As a perfectionist (I have a feeling either this or motherhood is going to cure me of it) – I can see every scratch and cracked light, let alone the broken and off-gassing new dresser, the already malfunctioning TV system and the things that fall off the wall when you use them.

As a five-month pregnant woman still battling with nausea and exhaustion, I also don’t appreciate being kept up by a security system that starts bleeping at 2am, or a dying smoke alarm the following night that starts bleeping at 3am. Thank goodness I have a super hubby who is good at taking charge.

I really shouldn’t complain …. but the hormones are making me do it. And that pesky perfectionism. Honestly, why am I focusing on the echoing rooms and bare-nailed walls instead of the big kitchen, lovely double deck and backyard overlooking a lake? We are so fortunate. I am so fortunate.

We all go through this, don’t we? Nothing is ever as easy as we think it should be. Often a quick fix becomes a four-attempt experience before it’s sorted out. And all money-conscious people gasp over the frequent revelations of how much being an adult costs. ‘How much? Geeeeze! Hold on while I Google how much we can get for my kidney on the Black Market.’

Even my generous, money-easy hubby is starting to twitch. Remember when we decided to buy a big empty house, live in a place where two cars are needed, and get pregnant? Yeeeah …. we’re pretty smart.

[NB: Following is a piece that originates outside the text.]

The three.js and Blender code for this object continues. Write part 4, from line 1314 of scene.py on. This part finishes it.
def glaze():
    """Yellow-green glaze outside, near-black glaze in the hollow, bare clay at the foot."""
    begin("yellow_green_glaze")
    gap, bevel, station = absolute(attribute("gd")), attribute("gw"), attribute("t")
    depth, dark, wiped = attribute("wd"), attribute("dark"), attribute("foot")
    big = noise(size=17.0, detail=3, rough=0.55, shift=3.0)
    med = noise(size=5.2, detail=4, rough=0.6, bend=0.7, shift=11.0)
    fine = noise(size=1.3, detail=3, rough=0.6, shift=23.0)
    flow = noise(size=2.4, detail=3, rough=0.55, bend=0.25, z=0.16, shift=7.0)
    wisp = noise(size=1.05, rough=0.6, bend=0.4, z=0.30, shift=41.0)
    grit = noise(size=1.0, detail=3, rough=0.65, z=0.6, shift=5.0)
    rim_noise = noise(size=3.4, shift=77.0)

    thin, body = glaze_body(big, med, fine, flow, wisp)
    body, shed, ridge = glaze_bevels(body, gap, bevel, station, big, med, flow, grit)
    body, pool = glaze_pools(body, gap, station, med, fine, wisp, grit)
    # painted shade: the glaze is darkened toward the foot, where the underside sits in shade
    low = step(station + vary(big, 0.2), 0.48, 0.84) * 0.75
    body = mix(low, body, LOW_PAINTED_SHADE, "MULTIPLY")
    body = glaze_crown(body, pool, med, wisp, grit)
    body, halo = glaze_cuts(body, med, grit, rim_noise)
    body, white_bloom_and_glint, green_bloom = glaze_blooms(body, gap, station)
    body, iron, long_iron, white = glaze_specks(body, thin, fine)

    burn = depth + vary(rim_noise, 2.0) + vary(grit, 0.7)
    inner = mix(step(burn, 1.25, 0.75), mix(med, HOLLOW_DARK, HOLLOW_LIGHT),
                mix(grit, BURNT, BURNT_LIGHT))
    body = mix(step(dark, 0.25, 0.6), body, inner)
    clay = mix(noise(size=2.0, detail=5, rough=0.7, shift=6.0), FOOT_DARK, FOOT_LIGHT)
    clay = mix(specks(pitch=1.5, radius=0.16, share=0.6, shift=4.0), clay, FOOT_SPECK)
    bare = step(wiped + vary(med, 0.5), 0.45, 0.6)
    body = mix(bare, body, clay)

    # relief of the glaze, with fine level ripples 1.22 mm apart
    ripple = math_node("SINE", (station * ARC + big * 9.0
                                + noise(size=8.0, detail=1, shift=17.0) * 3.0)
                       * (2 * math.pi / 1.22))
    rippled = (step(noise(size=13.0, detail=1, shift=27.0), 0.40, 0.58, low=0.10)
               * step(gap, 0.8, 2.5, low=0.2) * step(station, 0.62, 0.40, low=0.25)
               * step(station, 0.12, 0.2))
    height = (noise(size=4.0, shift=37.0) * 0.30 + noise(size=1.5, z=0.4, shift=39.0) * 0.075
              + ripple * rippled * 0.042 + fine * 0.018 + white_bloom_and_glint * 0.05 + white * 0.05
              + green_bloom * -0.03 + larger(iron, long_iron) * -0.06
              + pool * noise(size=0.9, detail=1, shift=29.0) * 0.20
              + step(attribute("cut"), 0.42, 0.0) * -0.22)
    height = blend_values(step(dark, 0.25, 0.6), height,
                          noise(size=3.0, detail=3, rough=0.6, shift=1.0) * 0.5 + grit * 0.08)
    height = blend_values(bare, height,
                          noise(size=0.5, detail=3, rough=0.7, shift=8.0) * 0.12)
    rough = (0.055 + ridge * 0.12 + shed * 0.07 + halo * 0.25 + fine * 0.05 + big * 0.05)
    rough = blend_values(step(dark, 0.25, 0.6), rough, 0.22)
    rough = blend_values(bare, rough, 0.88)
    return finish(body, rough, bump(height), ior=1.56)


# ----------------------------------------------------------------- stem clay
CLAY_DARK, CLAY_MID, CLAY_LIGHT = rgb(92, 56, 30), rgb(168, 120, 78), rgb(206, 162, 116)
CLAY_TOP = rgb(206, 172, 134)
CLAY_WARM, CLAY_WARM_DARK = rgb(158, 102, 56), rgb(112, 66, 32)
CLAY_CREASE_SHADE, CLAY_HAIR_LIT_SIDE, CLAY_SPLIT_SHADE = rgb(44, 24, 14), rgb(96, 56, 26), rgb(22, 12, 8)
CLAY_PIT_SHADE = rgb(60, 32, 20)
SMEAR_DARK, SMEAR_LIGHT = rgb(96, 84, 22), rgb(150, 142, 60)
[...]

But as I sit here with bump and some lemon tea, the sky is blue and the sun is shining on our leaf-strewn backyard. (I haven’t actually been in the backyard yet, but it looks very nice.) I’m eyeing my pen and notepad beside me. It’s waiting for me plan the week of plumbers, security system men, washer/drier deliveries, furniture fixers and healthcare appointments – and despite my pregnant brain fog, I suddenly feel ready to conquer this.